The technology phenomenon Marc Andreessen observed in his famed Wall Street Journal essay, “Why Software is Eating the World,” has expanded into hardware and is manifesting itself in Internet of Things (IoT), wearables and automotive. The numerous consumer, financial services, healthcare and industrial companies at CES evidenced how intertwined — and mission critical — technology and customer experience have become for nearly every industry. For example, classic toymaker Lego introduced a new robotics kit and sports apparel company Under Armour continued to establish itself as a digital health brand focused on building and engaging a fitness community. The thirst for true innovation demands that many organizations bring on new and multifaceted skill-sets (e.g., user experience, networking, software and device design), prompting organizations to consider whether it’s more effective to develop expertise organically or acquire talent through acquisitions. We see historically insular industries such as automotive pursuing talent from top tech companies like Google and Apple, and expect the flow of talent between core technology companies and adjacent industries to increase. We anticipate that the war for talent will intensify, placing those with the product experience, supply chain relationships and cultural agility to migrate between industries in the proverbial (and perhaps even literal) driver’s seat. In order to attract this highly sought-after talent, many organizations will have to rethink their traditional talent acquisition techniques.
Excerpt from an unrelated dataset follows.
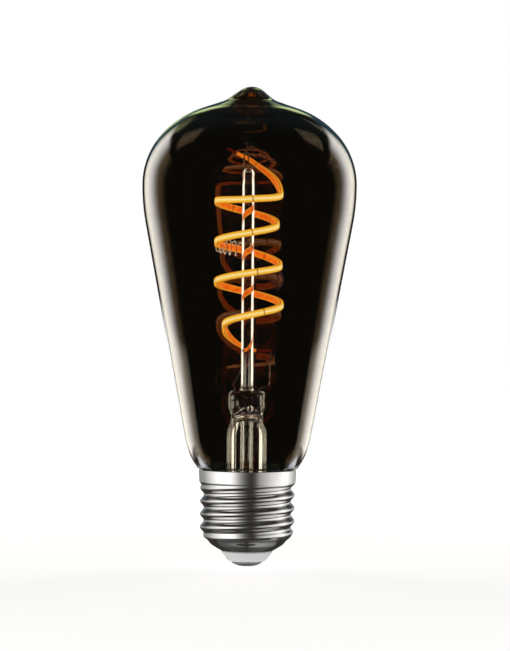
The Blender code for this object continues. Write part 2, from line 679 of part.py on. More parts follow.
def main():
    clear_scene()
    looks = finishes()
    glass_bulb(looks)
    glass_stem(looks)
    exhaust_tube(looks)
    support_rod(looks)
    filament(looks)
    tabs = {
        "top": strip_tab("filament_top_tab", FILAMENT_KEYS[0][0], -1, 0.0024, -0.0004, looks),
        "bottom": strip_tab("filament_bottom_tab", FILAMENT_KEYS[-1][0], 1, 0.0042, 0.0010, looks),
    }
    support_coil(looks)
    lead_wires(tabs, looks)
    screw_cap(looks)
    cap_fittings(looks)
    driver(looks)
    radio(looks)


main()
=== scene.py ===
"""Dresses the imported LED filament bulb: glass, filament, cap, electronics and a small stage.

Metres, +Z from the centre contact up to the glass tip, -Y to the front.
"""

import math

import bmesh
import bpy
import numpy as np
from bpy.props import FloatProperty, FloatVectorProperty, IntProperty, PointerProperty
from mathutils import Euler, Matrix, Vector, noise


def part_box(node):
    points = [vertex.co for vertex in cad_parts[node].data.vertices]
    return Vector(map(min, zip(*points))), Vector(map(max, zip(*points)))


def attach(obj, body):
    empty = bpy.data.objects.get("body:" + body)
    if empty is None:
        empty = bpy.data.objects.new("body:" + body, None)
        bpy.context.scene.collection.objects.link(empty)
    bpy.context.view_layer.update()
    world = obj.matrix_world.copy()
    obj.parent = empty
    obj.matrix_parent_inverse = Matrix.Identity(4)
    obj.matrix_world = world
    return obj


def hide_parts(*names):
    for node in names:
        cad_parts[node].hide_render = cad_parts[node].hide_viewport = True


bl_info = {
    "name": "Filament Bulb Dresser",
    "version": (1, 0, 0),
    "blender": (4, 5, 0),
    "location": "View3D > Sidebar > Bulb",
    "description": "Builds the fine meshes and finishes of a smart LED filament bulb",
    "category": "Object",
}

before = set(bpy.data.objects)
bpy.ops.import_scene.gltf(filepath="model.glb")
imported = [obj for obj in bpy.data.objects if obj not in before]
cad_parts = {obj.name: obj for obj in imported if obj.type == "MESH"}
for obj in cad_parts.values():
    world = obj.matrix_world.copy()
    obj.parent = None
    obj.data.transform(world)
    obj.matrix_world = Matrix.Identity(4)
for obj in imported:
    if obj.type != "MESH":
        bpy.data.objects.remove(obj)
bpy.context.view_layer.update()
GLASS_LOW, GLASS_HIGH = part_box("glass_bulb")
STEM_LOW, STEM_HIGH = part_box("glass_stem")
ROD_LOW, ROD_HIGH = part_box("support_rod")
TUBE_LOW, TUBE_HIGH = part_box("exhaust_tube")
CAP_LOW, CAP_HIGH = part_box("screw_cap")
LEFT_SEAL_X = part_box("left_seal_wire")[0].x + 0.0002
RIGHT_SEAL_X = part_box("right_seal_wire")[1].x - 0.0002
SEAL_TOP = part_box("right_seal_wire")[1].z
STEM_X = (ROD_LOW.x + ROD_HIGH.x) / 2
BODY = "root"
WHITE = (1.0, 1.0, 1.0)


# Settings -----------------------------------------------------------------------------------


def length(name, description, default):
    return FloatProperty(
        name=name, description=description, default=default, unit="LENGTH", subtype="DISTANCE"
    )


def number(name, description, default):
    return FloatProperty(name=name, description=description, default=default)


def turn(name, description, degrees):
    return FloatProperty(
        name=name, description=description, default=math.radians(degrees), subtype="ANGLE"
    )


def colour(name, description, default):
    return FloatVectorProperty(
        name=name, description=description, default=default, size=3, subtype="COLOR",
        min=0.0, max=1.0,
    )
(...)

2. Alliances and partnerships have never been more important, requiring leaders to be strong relationship builders.

IBM’s announcement of new partnerships with a seemingly eclectic group of companies such as Under Armor, Whirlpool and Medtronic is merely the latest indicator that companies will need to collaborate with unconventional partners in order to drive innovation and bridge skill gaps. With the rise of open platforms and rapid pace of change, “going it alone” is not a viable long-term option for many organizations. Alliances with larger companies can help smaller and early-stage companies survive and scale successfully; smaller organizations focused on next-generation innovations can help larger organizations stay up to date on the next big thing without having to make significant R&D investments. Thus, companies will need leaders with open, collaborative, partner-focused mindsets who can think holistically across today’s interconnected ecosystem.
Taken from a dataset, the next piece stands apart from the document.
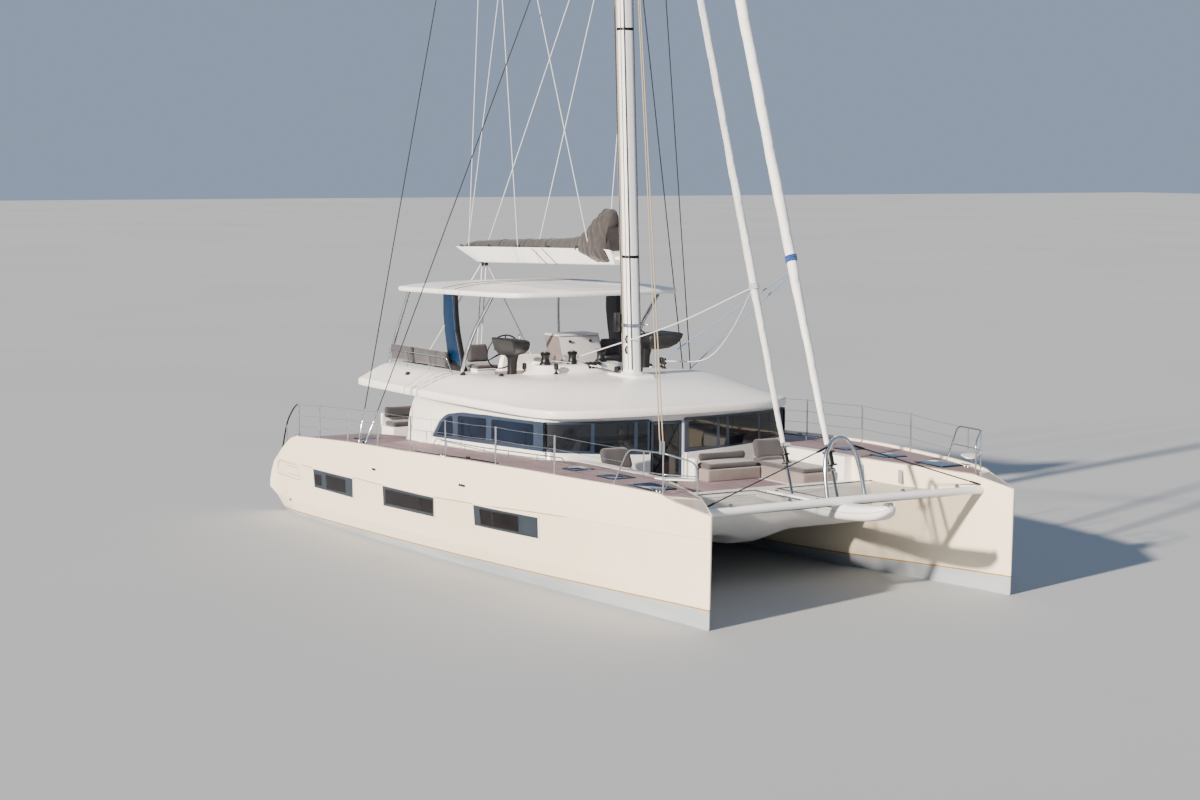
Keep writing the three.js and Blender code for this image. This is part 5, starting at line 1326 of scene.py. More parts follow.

3. Mobile makes the world smaller and demands that leaders think globally.

It was readily apparent at CES that the world is becoming even smaller as mobile technology expands reach to new geographies. Netflix co-founder and CEO Reed Hastings announced that the company launched in 130 more countries, signifying a major focus in international growth. Carolyn Everson, vice president of global marketing solutions at Facebook, shared that there are 7.2 billion mobile connections globally — nearly matching the number of people on the planet. As messaging apps and platforms like Facebook, Instagram, Twitter and Snapchat and the devices that power them continue to proliferate, geographic borders fade. In addition, European tech companies are quickly becoming global players, presenting acquisition opportunities for U.S. companies. Global experience and perspective are becoming table stakes for the executives of the future in an increasingly mobile-first, interconnected world.

4. Cybersecurity remains a top priority and is not just the technology function’s responsibility.

The volume of intelligent devices at CES was staggering, from smartphones and connected cars to insulin trackers and touchscreen refrigerators. However, such innovations inherently come with cybersecurity risk. Leaders in engineering, product development and IT will need to bring deep understanding of security threats and expertise in designing plans to mitigate them. At the same time, cybersecurity is not isolated to the purview of specific functions: It’s a risk management issue that affects the entire organization. The issue requires ownership at the top, with a CEO and board that are educated about potential risks and how to protect the organization.

5. Content is key to consumer engagement today and needs to be driven by leaders who “get it.”

CES shined a bright light on the various ways digital has dramatically changed how content is created and consumed. “Digital Hollywood” was a prominent multi-session theme. Virtual reality had a prolific presence. Dish Network unveiled a new streaming service. These trends combined with consumer demand for instant engaging, personalized experiences are quickly elevating content as a strategic priority for a broad array of companies beyond media. To maximize the content opportunity, marketing, sales and IT leaders will need to collaborate in new ways. We have also seen some organizations establish C-level content roles in order to provide strategic leadership and help harness content’s relationship-building power.